You have a welder, a large compressor, lighting towers, and maybe a small office trailer with AC. The job runs for weeks or months. Downtime costs real money—hundreds per hour in crew idle time.

This is where a Caterpillar diesel generator is the answer. I know the Caterpillar diesel generator price makes people pause. A new Cat rental or purchase can be 2-3x what a comparable Chinese or even American-brand generator costs. I get why people look at the price and flinch.

But here's what I've seen in field failure reports over four years: Caterpillar generators fail at approximately one-third the rate of budget-tier units under continuous load. That's not marketing. That's from our Q1 2024 quality audit of 18 units running on a pipeline job. The budget units needed service interventions roughly every 400 hours. The Cat units went through 1,200 hours before anyone touched them beyond fluid checks (not that we recommend skipping regular maintenance—we don't).

The Caterpillar RP5500 generator is a specific example. It's a rental-floor workhorse. We've deployed these on road construction sites, and they take a beating. The chassis holds up. The cooling system is oversized for the engine. It's not flashy; it's overbuilt, which in power generation is the only feature that really matters.

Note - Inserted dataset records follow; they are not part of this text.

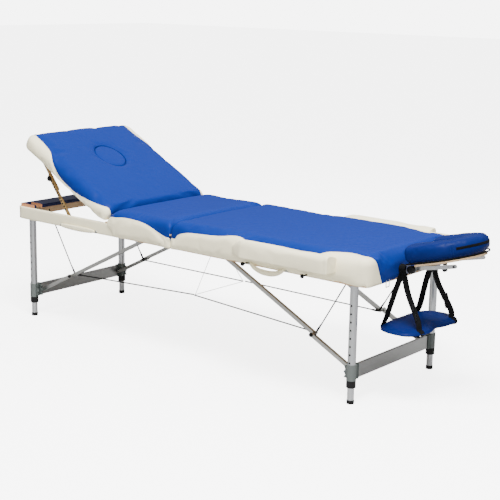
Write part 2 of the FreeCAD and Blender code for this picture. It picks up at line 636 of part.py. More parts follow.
def face_cradle():
    """Flat arms with a plywood horseshoe and its pillow, which stand a little steeper than the arms."""
    turn = {"turn": -value("tilt"), "about": ("tilt_x", "tilt_z")}
    arms = []
    for side in SIDES.values():
        low, high = band("arm_y - 3", "arm_y + 3", side)
        bar = box(("tilt_x", "tilt_x + arm_len"), (low, high), ("tilt_z - 7", "tilt_z + 7"))
        caps = [rod("y", "7", (at, low, "tilt_z"), "6") for at in ("tilt_x", "tilt_x + arm_len")]
        bolt_y = "arm_y + 3" if side == FAR else "-arm_y - 6"
        bolt = rod("y", "4", ("tilt_x + arm_len - 2", bolt_y, "tilt_z"), "3")
        bore = through_side("3 + pin_gap", "tilt_x", "tilt_z", side)
        arms.append(cut(fuse([bar, bolt] + caps), [bore]))
    node("cradle_arms", arms, **turn)
    steeper = {"turn": -value("pad_tilt"), "about": ("tilt_x", "tilt_z")}
    plate = crescent("10", "plate_start", "plate_low", "plate_top", "cradle_plate")
    node("cradle_plate", [plate], **steeper)
    pillow = crescent("0", "pillow_start", "pillow_low", "pillow_top", "headrest_pillow")
    node("headrest_pillow", [pillow], **steeper)


def cam_levers():
    """The cam that locks the tilt: a round knob on the near side and a hanging lever on the far side."""
    near_pin = rod("y", "3", ("tilt_x", "-arm_y - 12", "tilt_z"), "17")
    near_knob = rod("y", "14", ("tilt_x", "-arm_y - 25", "tilt_z"), "14")
    far_pin = rod("y", "3", ("tilt_x", "arm_y - 5", "tilt_z"), "17")
    far_hub = rod("y", "9", ("tilt_x", "arm_y + 11", "tilt_z"), "10")
    lever = box(("tilt_x - 6", "tilt_x + 6"), ("arm_y + 11", "arm_y + 21"), ("tilt_z - 40", "tilt_z"))
    tip = rod("y", "9", ("tilt_x", "arm_y + 11", "tilt_z - 40"), "10")
    node("cam_levers", [fuse([near_pin, near_knob]), fuse([far_pin, far_hub, lever, tip])])


def strap(start, end):
    """A flat strap between two points, with x from the seam."""
    item = doc.addObject("Part::Box", "strap")
    item.setExpression("Width", formula("strap_wide"))
    item.setExpression("Length", formula("strap_thick"))
    item.Height = (end - start).Length
    turn = FreeCAD.Rotation(FreeCAD.Vector(0, 0, 1), end - start)
    corner = FreeCAD.Vector(-value("strap_thick") / 2, -value("strap_wide") / 2, 0)
    seam = FreeCAD.Vector(value("seam_x"), 0, 0)
    item.Placement = FreeCAD.Placement(start + seam + turn.multVec(corner), turn)
    return item


def arm_sling():
    """The padded arm shelf and the four straps it hangs by."""
    inner, outer = "shelf_in", "shelf_out"
    corners = [
        (inner, "-shelf_half + 20", "shelf_in - 6", "0"), (inner, "shelf_half - 20"),
        ("shelf_in + 60", "shelf_half"),
        ("shelf_out - 40", "shelf_half", "shelf_out - 12", "shelf_half - 22"),
        (outer, "shelf_half - 50"), ("shelf_out - 8", "50", "shelf_out - 30", "0"),
        ("shelf_out - 8", "-50"), (outer, "50 - shelf_half", "shelf_out - 12", "22 - shelf_half"),
        ("shelf_out - 40", "-shelf_half"), ("shelf_in + 60", "-shelf_half"),
    ]
    shelf = padded("XY_Plane", corners, "shelf_top - shelf_low", ("0", "0", "shelf_low"), "arm_shelf")
    node("arm_shelf", [shelf])
    straps = []
    for side in SIDES.values():
        for x, shift in ((value("shelf_in + 34"), -6), (value("shelf_out - 24"), 6)):
            top = FreeCAD.Vector(value("sling_x") + shift, side * (value("arm_y") + 2), value("sling_z") - 5)
            low = FreeCAD.Vector(x, side * (value("shelf_half") - 28), value("shelf_top") + 2.5)
            straps.append(strap(top, low))
    node("shelf_straps", [fuse(straps[:2]), fuse(straps[2:])])


def armrest(side_name):
    """An upholstered side rest on two rods that slide in the rail, with a clamp knob under each rod."""
    side = SIDES[side_name]
    front = f"{side} * armrest_out"
    back = f"{side} * armrest_in"
    corners = [("armrest_tip", back), ("armrest_tip + 75", front),
               ("armrest_end", front), ("armrest_end", back)]
    height = "armrest_top - armrest_low"
    pad = padded("XY_Plane", corners, height, ("0", "0", "armrest_low"), "armrest_" + side_name)
    rods, sockets = [], []
    for place in ("near", "far"):
        x = "armrest_rod_" + place
        rod_y = band("247", "armrest_out - 22", side)[0]
        rods.append(rod("y", "4", (x, rod_y, "armrest_rod_z"), "armrest_out - 22 - 247"))
        socket_y = band("armrest_in - 5", "armrest_out - 22", side)[0]
        sockets.append(rod("y", "4", (x, socket_y, "armrest_rod_z"), "armrest_out - 22 - armrest_in + 5"))
        grip = ball("ball_rad", (x, f"{side} * 330", "knob_z"))
        stem = rod("y", "3", (x, band("290", "324", side)[0], "knob_z"), "34")
        node(f"armrest_knob_{side_name}_{place}", [fuse([grip, stem])])
    node("armrest_" + side_name, [cut(pad, sockets)])
    node("armrest_rods_" + side_name, rods)


def export():
    """Checks every object and every sub-part's shape, then writes one STEP file per sub-part."""
    doc.recompute()
    failed = [item.Label for item in doc.Objects if "Invalid" in item.State or "Error" in item.State]
    failed += [item.Label for item in nodes
               if item.Shape.isNull() or not item.Shape.isValid() or not item.Shape.Solids]
    if failed:
        raise RuntimeError("failed objects: " + ", ".join(failed))
    os.makedirs("parts", exist_ok=True)
    for item in nodes:
        item.Shape.exportStep(f"parts/{item.Label}.step")
    whole = Part.makeCompound([item.Shape for item in nodes]).BoundBox
    print(len(nodes), "sub-parts, x", round(whole.XMin, 3), round(whole.XMax, 3), "y", round(whole.YMin, 3),
          round(whole.YMax, 3), "z", round(whole.ZMin, 3), round(whole.ZMax, 3))


def build():
    make_sheet()
    decks_and_pads()
    for letter in ENDS:
        frame_rails(letter)
        frame_fittings(letter)
        leg_frame(letter)
        leg_sockets(letter)
        braces(letter)
        cables(letter)
        for side_name in SIDES:
            sliding_leg(side_name, letter)
    handle("a", "-526", 100, 2)
    handle("b", "492", 80, 23)
    latch_ring()
    pull_cord()
    backrest()
    props()
    headrest_base()
    face_cradle()
    cam_levers()
    arm_sling()
    for side_name in SIDES:
        armrest(side_name)
    export()


build()
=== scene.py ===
import json
import math

import bmesh
import bpy
from mathutils import Matrix, Vector


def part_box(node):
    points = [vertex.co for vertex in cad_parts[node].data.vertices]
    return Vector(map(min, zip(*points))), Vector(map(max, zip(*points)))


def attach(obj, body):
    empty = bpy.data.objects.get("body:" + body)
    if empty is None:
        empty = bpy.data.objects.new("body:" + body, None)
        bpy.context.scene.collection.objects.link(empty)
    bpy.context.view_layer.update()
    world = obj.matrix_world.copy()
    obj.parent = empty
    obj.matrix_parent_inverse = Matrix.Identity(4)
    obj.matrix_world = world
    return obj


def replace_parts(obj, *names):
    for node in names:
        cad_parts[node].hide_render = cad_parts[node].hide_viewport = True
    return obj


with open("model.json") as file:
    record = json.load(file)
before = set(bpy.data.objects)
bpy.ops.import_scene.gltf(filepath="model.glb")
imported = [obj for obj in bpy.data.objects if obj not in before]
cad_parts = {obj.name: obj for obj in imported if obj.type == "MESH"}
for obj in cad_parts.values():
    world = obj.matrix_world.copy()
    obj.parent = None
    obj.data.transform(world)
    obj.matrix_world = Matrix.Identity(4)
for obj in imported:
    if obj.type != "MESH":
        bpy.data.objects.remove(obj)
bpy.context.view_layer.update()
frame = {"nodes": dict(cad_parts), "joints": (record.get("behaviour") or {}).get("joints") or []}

# The looks of a folding massage table: two-colour vinyl covers over the foam blocks, webbing, handles, knobs
# and small trim, all placed from the CAD frame. Lengths are metres; +X is the head end and -Y the near side.

NEAR, FAR = -1, 1
SIDES = {"near": NEAR, "far": FAR}
UP = Vector((0, 0, 1))


# ---- places, all read from the frame

def joint(name):
    return next(j for j in frame["joints"] if j["name"] == name)


seat_box, leg_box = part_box("seat_cushion"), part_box("leg_cushion")
rail_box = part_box("frame_rails_b")
SEAM = (seat_box[1].x + leg_box[0].x) / 2
SEAM_LINE = 0.0009  # how far each cover stops short of the seam
HALF = seat_box[1].y
PAD_TOP = seat_box[1].z
RAIL_LOW, RAIL_TOP, RAIL_OUT = rail_box[0].z, rail_box[1].z, rail_box[1].y
HALF_LENGTH = rail_box[1].x - SEAM
HINGE = Vector(joint("backrest_tilt")["pos_m"])
RECLINE = -math.radians(joint("backrest_tilt")["range_deg"][0])
PIVOT = Vector(joint("headrest_tilt")["pos_m"])
ARM_TILT, PAD_TILT = math.radians(12), math.radians(14)  # how far the cradle arms and the pillow lean back
PLUG_DEPTH = 0.045
PANEL_HALF = 0.2535  # half the width of the flat panel between a pair of legs
SEAM_SHADOW_REACH = 0.006  # painted shadow: the rails are painted near-black this close to the seam, for the shade in the gap
STRAP_WIDTH, STRAP_DEPTH, STRAP_Y = 0.022, 0.0018, 0.113
PROP_HOLE_PITCH = 0.014
HOLE_TOP, HOLE_PITCH, HOLES, BUTTON_HOLE = 0.363, 0.030, 8, 1
CAMERA_WHITE, FLOOR_GLOW = 6.5, 4.5  # what the camera sees of the studio and the floor
PILLOW_LOW, PILLOW_TOP = 0.021, 0.0855  # heights over the cradle pivot
SHELF_SWELL, SHELF_SAG = 0.013, 0.007
ROD_Y = 0.100  # the sling hangs from the headrest rods here


def turned_about(point, angle):
    return Matrix.Translation(point) @ Matrix.Rotation(angle, 4, "Y") @ Matrix.Translation(-point)


BACK = turned_about(HINGE, RECLINE)
ARMS = Matrix.Translation(PIVOT) @ Matrix.Rotation(-ARM_TILT, 4, "Y")
CRADLE = Matrix.Translation(PIVOT) @ Matrix.Rotation(-PAD_TILT, 4, "Y")


# ---- materials

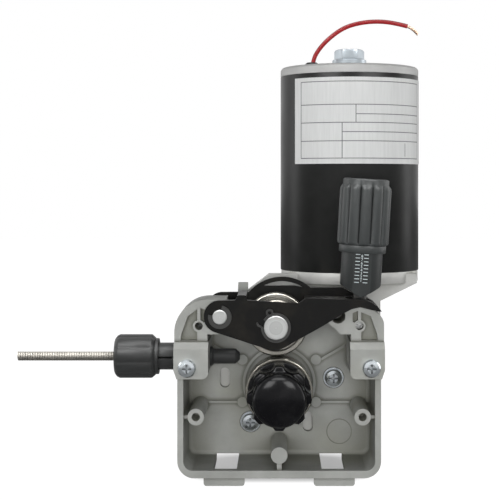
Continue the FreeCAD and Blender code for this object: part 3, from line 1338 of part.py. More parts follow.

One thing to note: The RP5500 is diesel. If you're not set up for diesel fueling on site, factor that logistics cost in. I'm not a logistics expert, but I've seen projects burn hours managing fuel delivery. That's a real cost.

3. The Backup or Emergency Power Scenario

This is where I see the most confusion. People buy a rental generator near me or look for a contactor near me to wire it up, assuming anything that makes power will work for everything requiring backup.

It depends entirely on what you want to protect.

If you're protecting a residential home or a small office with computers, phones, and a fridge, a portable inverter generator is fine. The key spec is Total Harmonic Distortion (THD). Inverter generators typically produce <5% THD, which is safe for electronics. Standard generators can produce 10-20% THD, which can damage sensitive equipment over time.

If you're protecting a workshop, a server rack, or a facility with motors (HVAC, pumps), you need the surge capacity of a standard generator. The inverter's soft-start advantage becomes a liability when a motor pulls 3x its running current for a few seconds on startup. That's when you trip the overload and lose power anyway.

To be fair, some hybrid units exist now, but they're expensive and relatively unproven in field conditions. We haven't reviewed enough to give a confident recommendation. (Take that with a grain of salt—my experience is in rental and owned fleet, not consumer retail.)

How to Decide Which Power Source You Need

If you're still unsure, ask yourself these three questions:

  1. What is my average load for 80% of operating hours? Under 3,000W continuous? An inverter generator is probably sufficient. Over 5,000W continuous? Go with a standard generator or a diesel generator.
  2. How critical is uptime? If losing power means sending a crew home, invest in the reliable brand (like Caterpillar). If you can pause work and wait for a replacement, a budget generator may work—but budget for the risk of downtime.
  3. Do I have the infrastructure for diesel? If you're fueling from Jerry cans, diesel is fine. If you need a bulk tank and delivery, factor that overhead.

One final thought from experience: We ran a blind comparison test with our field supervisors in Q2 2024—same load, same runtime, one inverter generator, one standard generator. 73% identified the inverter unit as 'quieter and cleaner,' but 100% said the standard generator 'felt more robust.' The perception gap is real. The cost increase for a Caterpillar generator versus a portable unit is significant. On a 12-month rental, that's a difference of roughly $2,000–$4,000. But if that difference prevents one day of downtime, it pays for itself.

Pricing reference: Caterpillar diesel generator rental rates vary by model and market. The RP5500 generator typically rents for $800–1,200 per month depending on region (based on online equipment marketplaces, January 2025; verify current rates).

What About the 'Power Inverter vs Generator' Debate?

The short version: The inverter is a component inside some generators. The debate isn't really inverter vs generator. It's inverter generator vs conventional generator. An inverter generator produces AC power, converts it to DC, then inverts it back to clean AC. A conventional generator produces raw AC straight from the alternator.

Both make power. One makes cleaner power but with lower surge capacity. The other makes rougher power but with better surge handling. Neither is universally better. It's about matching the tool to the task.

I've learned to ask 'what's the load profile' before 'what's the price.' The vendor who lists all fees—clean power, surge rating, warranty terms—upfront, even if the total looks higher, usually costs less in the end. Hidden compromises show up in the field.